▶ [Source material]:
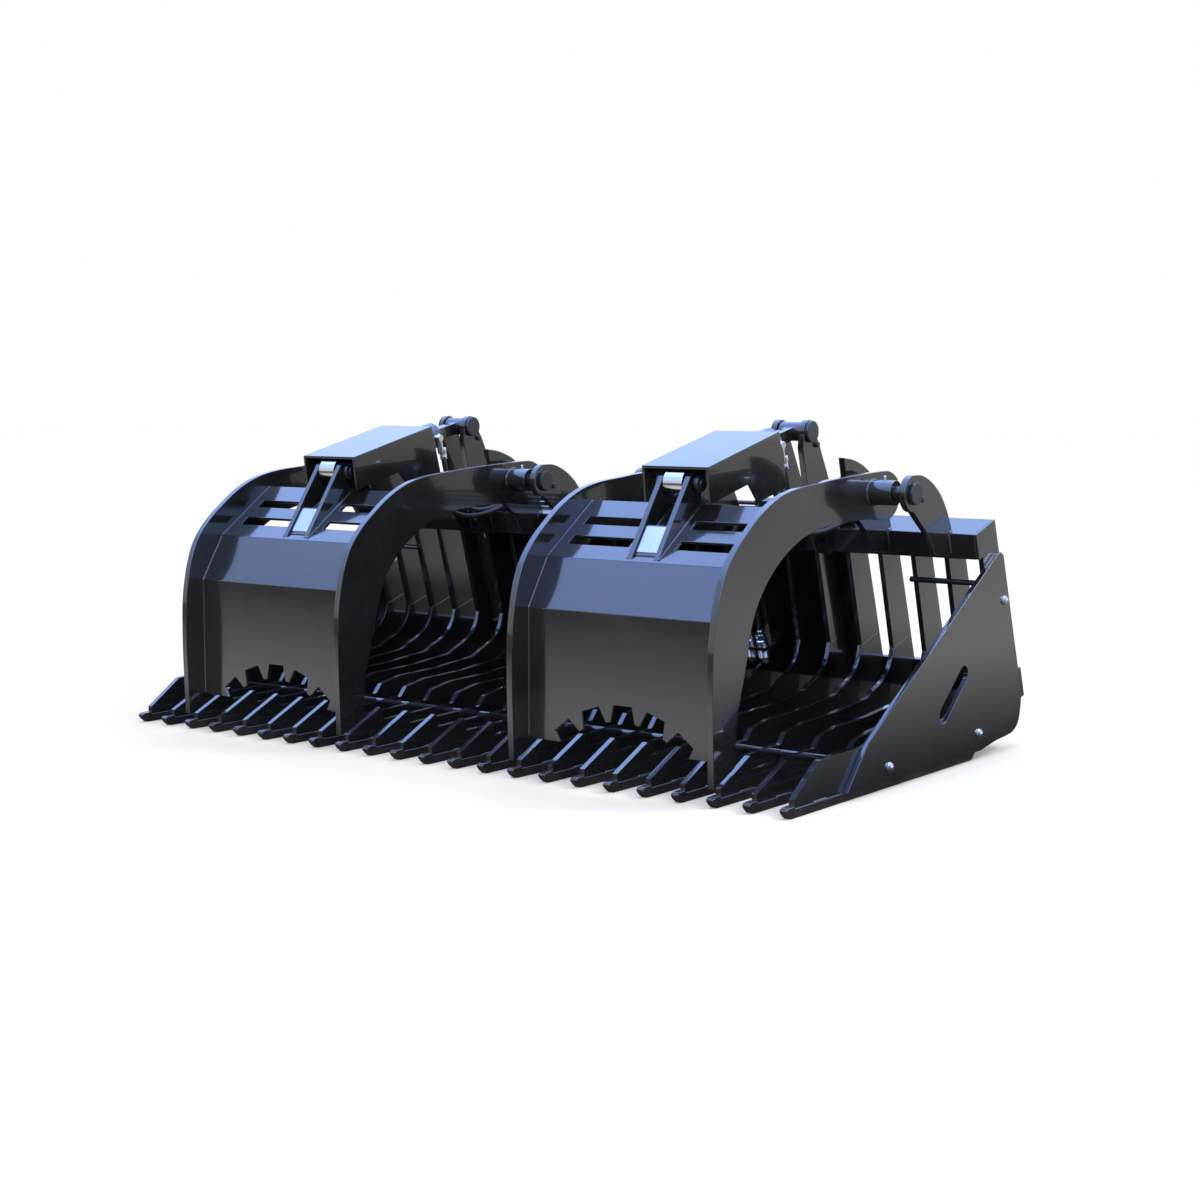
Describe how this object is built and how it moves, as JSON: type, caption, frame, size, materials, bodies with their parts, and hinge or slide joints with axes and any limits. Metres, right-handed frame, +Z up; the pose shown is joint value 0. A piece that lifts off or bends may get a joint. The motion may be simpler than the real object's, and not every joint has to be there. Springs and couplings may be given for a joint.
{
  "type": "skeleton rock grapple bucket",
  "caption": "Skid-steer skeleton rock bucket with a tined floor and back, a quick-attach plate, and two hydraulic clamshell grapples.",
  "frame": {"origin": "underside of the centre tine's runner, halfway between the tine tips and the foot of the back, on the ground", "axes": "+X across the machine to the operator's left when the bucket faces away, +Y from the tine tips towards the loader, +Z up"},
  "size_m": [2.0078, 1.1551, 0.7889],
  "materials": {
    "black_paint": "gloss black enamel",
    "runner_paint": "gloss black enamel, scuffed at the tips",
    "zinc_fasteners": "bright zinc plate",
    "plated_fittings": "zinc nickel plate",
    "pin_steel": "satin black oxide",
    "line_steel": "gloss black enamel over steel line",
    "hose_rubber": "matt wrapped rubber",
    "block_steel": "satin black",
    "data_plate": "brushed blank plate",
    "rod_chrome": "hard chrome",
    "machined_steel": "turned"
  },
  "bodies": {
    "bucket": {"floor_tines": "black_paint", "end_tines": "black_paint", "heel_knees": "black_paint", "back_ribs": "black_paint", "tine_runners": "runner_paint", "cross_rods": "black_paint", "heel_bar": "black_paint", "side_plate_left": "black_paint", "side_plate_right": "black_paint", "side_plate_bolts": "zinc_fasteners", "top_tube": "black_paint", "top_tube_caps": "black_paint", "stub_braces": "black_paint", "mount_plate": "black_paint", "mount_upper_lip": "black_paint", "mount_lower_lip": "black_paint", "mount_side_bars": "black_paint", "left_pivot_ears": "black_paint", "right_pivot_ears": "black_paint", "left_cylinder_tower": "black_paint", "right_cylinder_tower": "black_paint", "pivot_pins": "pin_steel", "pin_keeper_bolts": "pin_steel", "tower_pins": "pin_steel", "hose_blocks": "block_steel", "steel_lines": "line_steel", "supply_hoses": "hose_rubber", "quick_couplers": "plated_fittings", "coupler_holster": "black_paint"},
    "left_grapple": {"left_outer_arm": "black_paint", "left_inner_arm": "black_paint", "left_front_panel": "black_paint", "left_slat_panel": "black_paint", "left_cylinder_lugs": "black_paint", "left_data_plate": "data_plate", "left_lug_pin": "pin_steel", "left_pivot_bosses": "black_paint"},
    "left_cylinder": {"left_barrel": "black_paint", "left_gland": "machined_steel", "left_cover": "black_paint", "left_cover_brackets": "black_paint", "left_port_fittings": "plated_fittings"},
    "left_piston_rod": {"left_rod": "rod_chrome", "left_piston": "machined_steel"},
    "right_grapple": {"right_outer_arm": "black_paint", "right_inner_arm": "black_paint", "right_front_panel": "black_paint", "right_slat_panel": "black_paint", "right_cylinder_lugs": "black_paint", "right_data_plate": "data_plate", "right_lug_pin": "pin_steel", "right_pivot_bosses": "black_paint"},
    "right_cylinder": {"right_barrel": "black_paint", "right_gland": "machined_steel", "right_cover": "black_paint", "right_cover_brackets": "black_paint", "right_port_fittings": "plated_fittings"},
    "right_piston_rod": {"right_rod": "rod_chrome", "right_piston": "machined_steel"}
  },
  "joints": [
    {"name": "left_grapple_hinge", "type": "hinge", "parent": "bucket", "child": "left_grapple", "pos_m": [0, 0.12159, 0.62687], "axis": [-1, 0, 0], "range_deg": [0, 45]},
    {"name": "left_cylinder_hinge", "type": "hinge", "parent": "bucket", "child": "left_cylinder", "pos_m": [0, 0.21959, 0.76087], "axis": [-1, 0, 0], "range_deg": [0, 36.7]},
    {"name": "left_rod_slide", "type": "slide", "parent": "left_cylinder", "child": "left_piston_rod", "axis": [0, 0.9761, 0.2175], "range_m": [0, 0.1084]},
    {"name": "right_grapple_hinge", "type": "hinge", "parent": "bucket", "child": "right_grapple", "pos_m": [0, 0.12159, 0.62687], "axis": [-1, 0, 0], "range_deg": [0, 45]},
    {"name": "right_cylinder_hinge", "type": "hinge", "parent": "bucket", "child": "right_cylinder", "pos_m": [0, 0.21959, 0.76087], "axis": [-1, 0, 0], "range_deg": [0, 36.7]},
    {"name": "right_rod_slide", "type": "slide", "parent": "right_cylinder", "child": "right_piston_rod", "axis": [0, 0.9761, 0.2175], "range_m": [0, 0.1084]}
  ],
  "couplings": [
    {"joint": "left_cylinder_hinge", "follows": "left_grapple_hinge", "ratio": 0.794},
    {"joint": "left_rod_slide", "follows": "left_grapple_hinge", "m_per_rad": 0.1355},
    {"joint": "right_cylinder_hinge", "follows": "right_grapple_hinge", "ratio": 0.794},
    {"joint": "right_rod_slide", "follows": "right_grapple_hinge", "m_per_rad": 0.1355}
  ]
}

▶ [What the task asks]: Return the material exactly as it stands.

▶ [Finished exercise]:
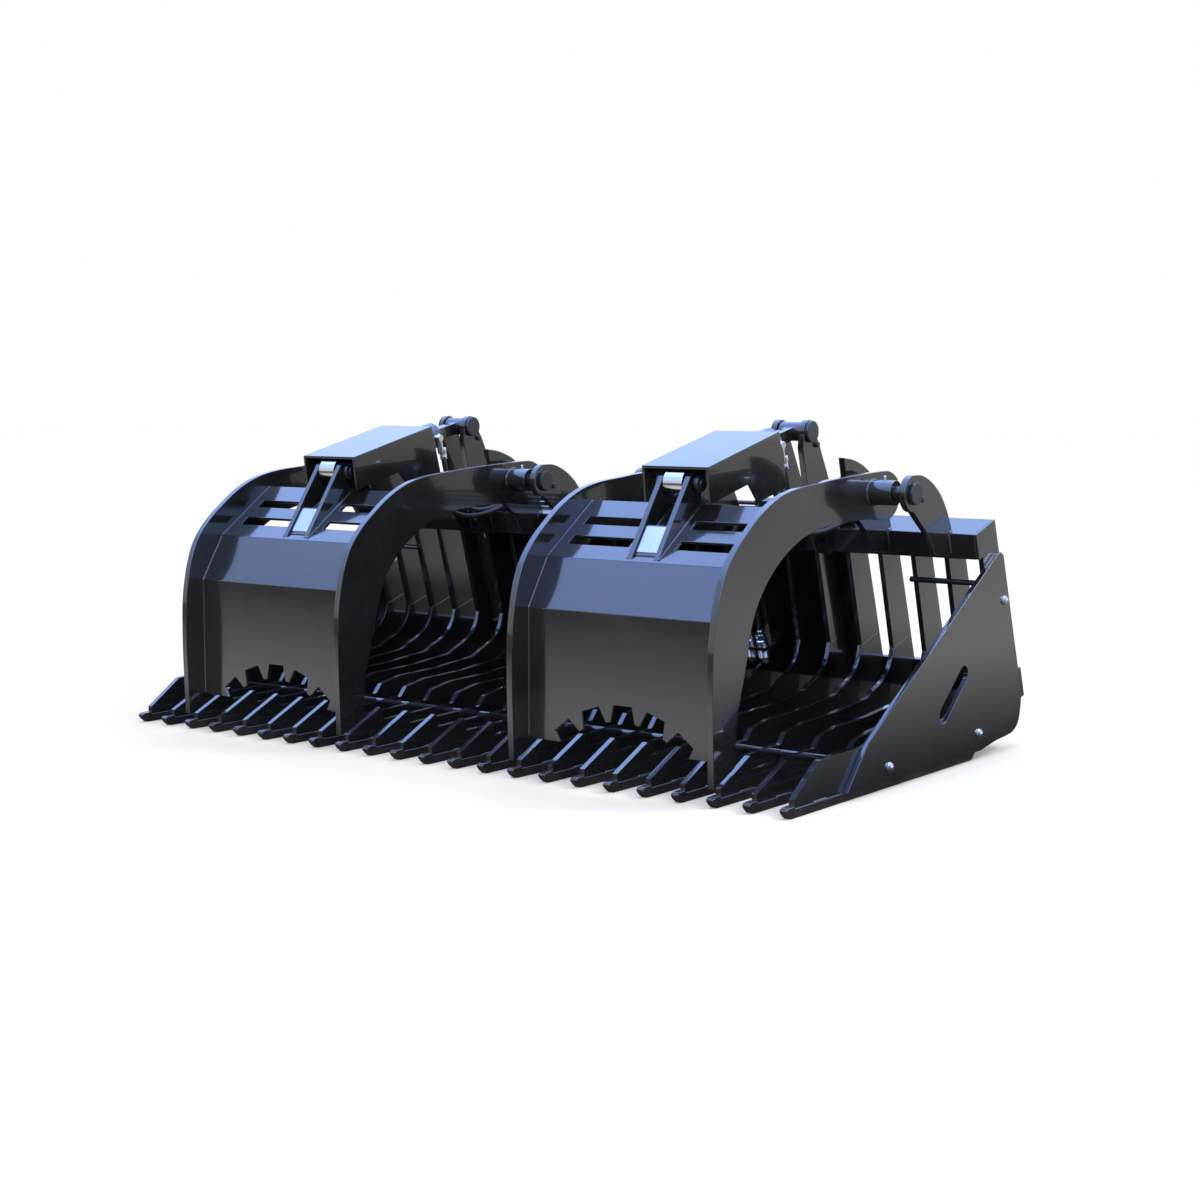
Describe how this object is built and how it moves, as JSON: type, caption, frame, size, materials, bodies with their parts, and hinge or slide joints with axes and any limits. Metres, right-handed frame, +Z up; the pose shown is joint value 0. A piece that lifts off or bends may get a joint. The motion may be simpler than the real object's, and not every joint has to be there. Springs and couplings may be given for a joint.
{
  "type": "skeleton rock grapple bucket",
  "caption": "Skid-steer skeleton rock bucket with a tined floor and back, a quick-attach plate, and two hydraulic clamshell grapples.",
  "frame": {"origin": "underside of the centre tine's runner, halfway between the tine tips and the foot of the back, on the ground", "axes": "+X across the machine to the operator's left when the bucket faces away, +Y from the tine tips towards the loader, +Z up"},
  "size_m": [2.0078, 1.1551, 0.7889],
  "materials": {
    "black_paint": "gloss black enamel",
    "runner_paint": "gloss black enamel, scuffed at the tips",
    "zinc_fasteners": "bright zinc plate",
    "plated_fittings": "zinc nickel plate",
    "pin_steel": "satin black oxide",
    "line_steel": "gloss black enamel over steel line",
    "hose_rubber": "matt wrapped rubber",
    "block_steel": "satin black",
    "data_plate": "brushed blank plate",
    "rod_chrome": "hard chrome",
    "machined_steel": "turned"
  },
  "bodies": {
    "bucket": {"floor_tines": "black_paint", "end_tines": "black_paint", "heel_knees": "black_paint", "back_ribs": "black_paint", "tine_runners": "runner_paint", "cross_rods": "black_paint", "heel_bar": "black_paint", "side_plate_left": "black_paint", "side_plate_right": "black_paint", "side_plate_bolts": "zinc_fasteners", "top_tube": "black_paint", "top_tube_caps": "black_paint", "stub_braces": "black_paint", "mount_plate": "black_paint", "mount_upper_lip": "black_paint", "mount_lower_lip": "black_paint", "mount_side_bars": "black_paint", "left_pivot_ears": "black_paint", "right_pivot_ears": "black_paint", "left_cylinder_tower": "black_paint", "right_cylinder_tower": "black_paint", "pivot_pins": "pin_steel", "pin_keeper_bolts": "pin_steel", "tower_pins": "pin_steel", "hose_blocks": "block_steel", "steel_lines": "line_steel", "supply_hoses": "hose_rubber", "quick_couplers": "plated_fittings", "coupler_holster": "black_paint"},
    "left_grapple": {"left_outer_arm": "black_paint", "left_inner_arm": "black_paint", "left_front_panel": "black_paint", "left_slat_panel": "black_paint", "left_cylinder_lugs": "black_paint", "left_data_plate": "data_plate", "left_lug_pin": "pin_steel", "left_pivot_bosses": "black_paint"},
    "left_cylinder": {"left_barrel": "black_paint", "left_gland": "machined_steel", "left_cover": "black_paint", "left_cover_brackets": "black_paint", "left_port_fittings": "plated_fittings"},
    "left_piston_rod": {"left_rod": "rod_chrome", "left_piston": "machined_steel"},
    "right_grapple": {"right_outer_arm": "black_paint", "right_inner_arm": "black_paint", "right_front_panel": "black_paint", "right_slat_panel": "black_paint", "right_cylinder_lugs": "black_paint", "right_data_plate": "data_plate", "right_lug_pin": "pin_steel", "right_pivot_bosses": "black_paint"},
    "right_cylinder": {"right_barrel": "black_paint", "right_gland": "machined_steel", "right_cover": "black_paint", "right_cover_brackets": "black_paint", "right_port_fittings": "plated_fittings"},
    "right_piston_rod": {"right_rod": "rod_chrome", "right_piston": "machined_steel"}
  },
  "joints": [
    {"name": "left_grapple_hinge", "type": "hinge", "parent": "bucket", "child": "left_grapple", "pos_m": [0, 0.12159, 0.62687], "axis": [-1, 0, 0], "range_deg": [0, 45]},
    {"name": "left_cylinder_hinge", "type": "hinge", "parent": "bucket", "child": "left_cylinder", "pos_m": [0, 0.21959, 0.76087], "axis": [-1, 0, 0], "range_deg": [0, 36.7]},
    {"name": "left_rod_slide", "type": "slide", "parent": "left_cylinder", "child": "left_piston_rod", "axis": [0, 0.9761, 0.2175], "range_m": [0, 0.1084]},
    {"name": "right_grapple_hinge", "type": "hinge", "parent": "bucket", "child": "right_grapple", "pos_m": [0, 0.12159, 0.62687], "axis": [-1, 0, 0], "range_deg": [0, 45]},
    {"name": "right_cylinder_hinge", "type": "hinge", "parent": "bucket", "child": "right_cylinder", "pos_m": [0, 0.21959, 0.76087], "axis": [-1, 0, 0], "range_deg": [0, 36.7]},
    {"name": "right_rod_slide", "type": "slide", "parent": "right_cylinder", "child": "right_piston_rod", "axis": [0, 0.9761, 0.2175], "range_m": [0, 0.1084]}
  ],
  "couplings": [
    {"joint": "left_cylinder_hinge", "follows": "left_grapple_hinge", "ratio": 0.794},
    {"joint": "left_rod_slide", "follows": "left_grapple_hinge", "m_per_rad": 0.1355},
    {"joint": "right_cylinder_hinge", "follows": "right_grapple_hinge", "ratio": 0.794},
    {"joint": "right_rod_slide", "follows": "right_grapple_hinge", "m_per_rad": 0.1355}
  ]
}